Their impressive ability to counter-press has been maintained, but their higher press has been adapted via both wide forwards advancing as City's most advanced pressers, from where they aggressively move infield to their opposing central defender, and their leading attacker screening the defensive midfielder, discouraging attempts to build in the centre of the pitch. If an overload is instead sought in the defensive third when direct passes beat City's front three, those in central midfield cover the wide areas of the pitch; if defending with a man-oriented approach, one of City's full-backs instead advances to press along the relevant touchline.
A further alternative involves their most advanced attacker providing the focal point of their press by taking a central defender and forcing play in one direction, where a wide forward provides support, and City's central midfielders cover towards the ball in the knowledge that the other wide forward will tuck in.
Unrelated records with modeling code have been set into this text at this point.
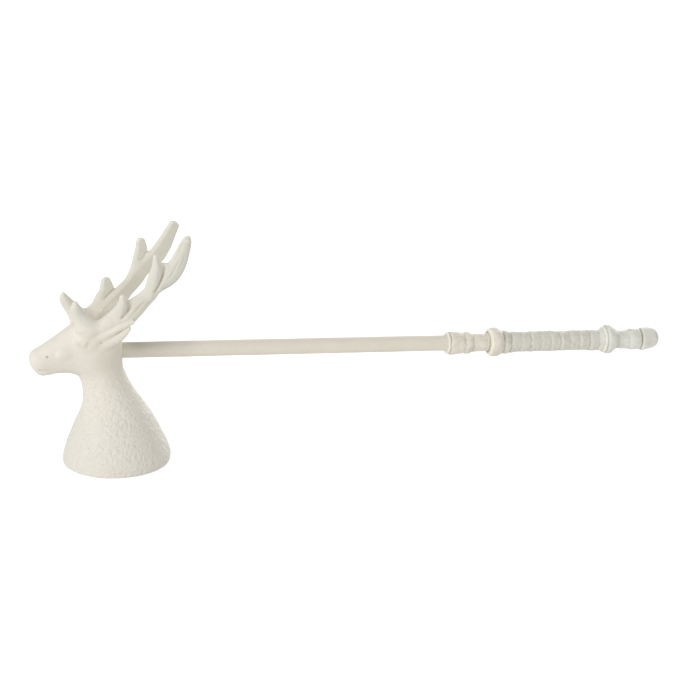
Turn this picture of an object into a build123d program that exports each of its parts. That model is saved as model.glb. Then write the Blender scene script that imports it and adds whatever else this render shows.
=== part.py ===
from build123d import *
import os
from math import cos, radians, sin

# Candle snuffer: a bell cast as a stag's neck and head, on a straight rod with a turned handle.
# Millimetres, +Z up. The origin is the centre of the bell's mouth, whose rim lies in Z = 0.
# The stag looks along -X. The rod and the handle run along +X and fall a little below level.
# The stag's left side is -Y.

# Bell and neck
rim_radius = 25.0
mouth_radius = 21.5
mouth_land = 4.0
bell_wall = 2.6
hollow_height = 40.0

# Head
head_length = 39.0
head_axis_height = 55.0
head_depth = 22.0
head_width = 19.0
crown_above_axis = 11.8
eye_radius = 1.7
nostril_radius = 0.7

# Ears
ear_length = 15.0
ear_width = 6.0
ear_thickness = 2.8

# Antlers
antler_seat_above_axis = 12.0
antler_reach = 34.5
antler_height = 41.5
antler_spread = 12.7
beam_depth = 9.0
beam_thickness = 5.0
root_length = 18.0
root_width = 9.2
root_rise = 3.8
root_lean = 0.8
stud_radius = 1.5
stud_length = 7.0

# Rod, with distances along its axis counted from X = 0
rod_below_axis = 2.2
rod_droop = 5.0
rod_radius = 3.6
rod_inset = 1.0
thread_radius = 2.5
thread_length = 11.0
tang_radius = 2.2

# Handle pieces, from front to back
handle_start = 160.1
ferrule_length = 12.9
ferrule_radius = 5.4
ferrule_socket = 6.9
front_neck_length = 7.5
front_neck_radius = 4.15
front_ring_length = 6.8
front_ring_radius = 7.1
front_step_length = 2.7
front_step_radius = 5.2
grip_length = 48.6
grip_radius = 5.0
grip_band_height = 0.3
grip_bands = 10
rear_ring_length = 7.0
rear_ring_radius = 7.05
rear_crest_groove = 0.35
rear_neck_length = 6.2
rear_neck_radius = 4.35
rear_bead_length = 7.1
rear_bead_radius = 5.1
washer_thickness = 0.6
washer_radius = 4.4
cap_length = 8.5
cap_radius = 5.3
cap_thread_length = 6.0

# Clearances
fit_clearance = 0.05
hole_overrun = 0.5

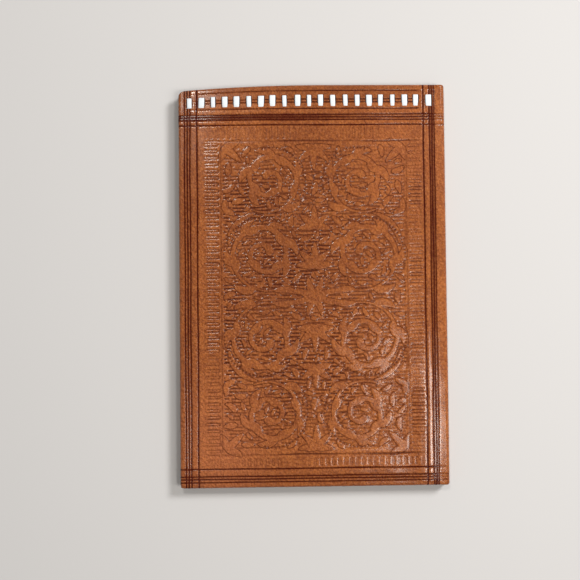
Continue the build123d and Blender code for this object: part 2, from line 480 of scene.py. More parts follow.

With their back four preserved, City's attacking midfielders both screen the central areas of the pitch and support any press being applied outside of them. There have even been occasions when a central midfielder has advanced to alongside the leading attacker to ensure both central defenders are taken and to encourage longer balls instead of regains in the attacking half.
For all of their increased numbers in the final third, City had previously risked becoming easier to score against because, in the absence of the double pivot created by a false full-back, they had conceded higher-quality goalscoring chances. Where there previously existed two players protecting those remaining in defence, there was more often just one, but that, too, has also been addressed by the Spaniard and his influential assistant, Juanma Lillo, particularly given Guardiola's increased willingness to use a 4-2-3-1 and therefore to defend with a 4-4-2 and with a mid or lower block. Cancelo's flexibility to move to feature alongside Rodri at the base of midfield has recovered their sense of balance, contributing to their overall rejuvenation.